One such myth is the widely held idea that our societies are ever more ‘polarized.’ What the evidence shows is that what has massively grown is party sorting. The term ‘polarization’ can refer to at least three different processes that need to be distinguished: the clustering of people’s opinions about policies and issues around poles at great or increasing distance from one another; party sorting, in which issue and policy preferences become aligned with partisanship seen as a social identity, generating intense emotions and heightened antagonism; and third, ideological unity–the alignment of people’s policy preferences or opinions along a single dimension rather being cross-cutting. The evidence only supports the second of these—partisan sorting. Sorted parties primarily please a minority—the political class of active partisans. Most people would prefer to divide their votes across different issues, were it possible (and most people are becoming more liberal on so-called moral issues).

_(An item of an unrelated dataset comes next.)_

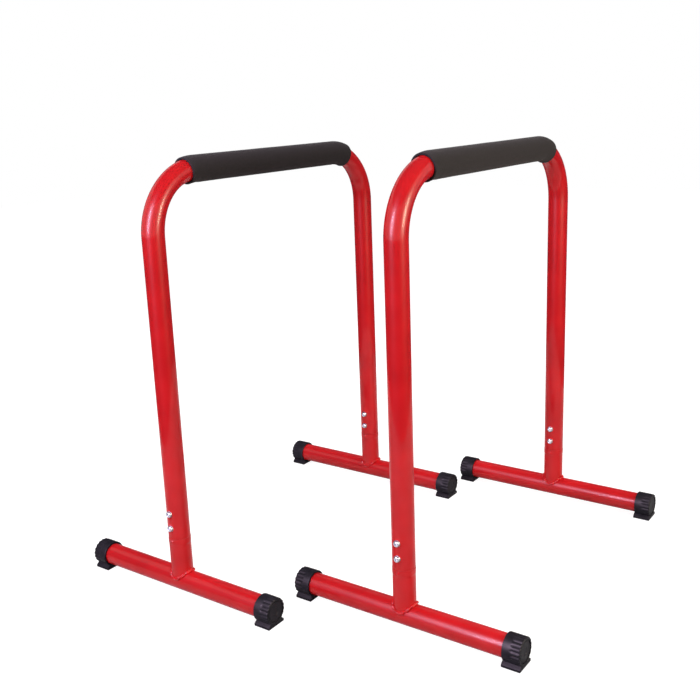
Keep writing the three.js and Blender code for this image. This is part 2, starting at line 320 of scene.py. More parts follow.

The empirical truth is that polarization names a superficial political fact rather than a deep social fact, but the misperception that it is true is real with real consequences, namely increasing antagonism and distrust, and thus a self-fulfilling prophecy.

Talk of polarization involves a massive reduction of complexity and leads to stereotyping, from which it is all too easy to slip into the rhetoric of people living in different worlds in what Foucault called ‘regimes of truth’ and from there to a Schmittian vision of fixed, irreconcilable opponents each with their own truths—a vision of epistemic symmetry. Practically and politically this argues not only against treating adversaries as enemies. It is also a reason not to reify them even as adversaries, for, once we do that we fail to see potential areas of engagement and transformation.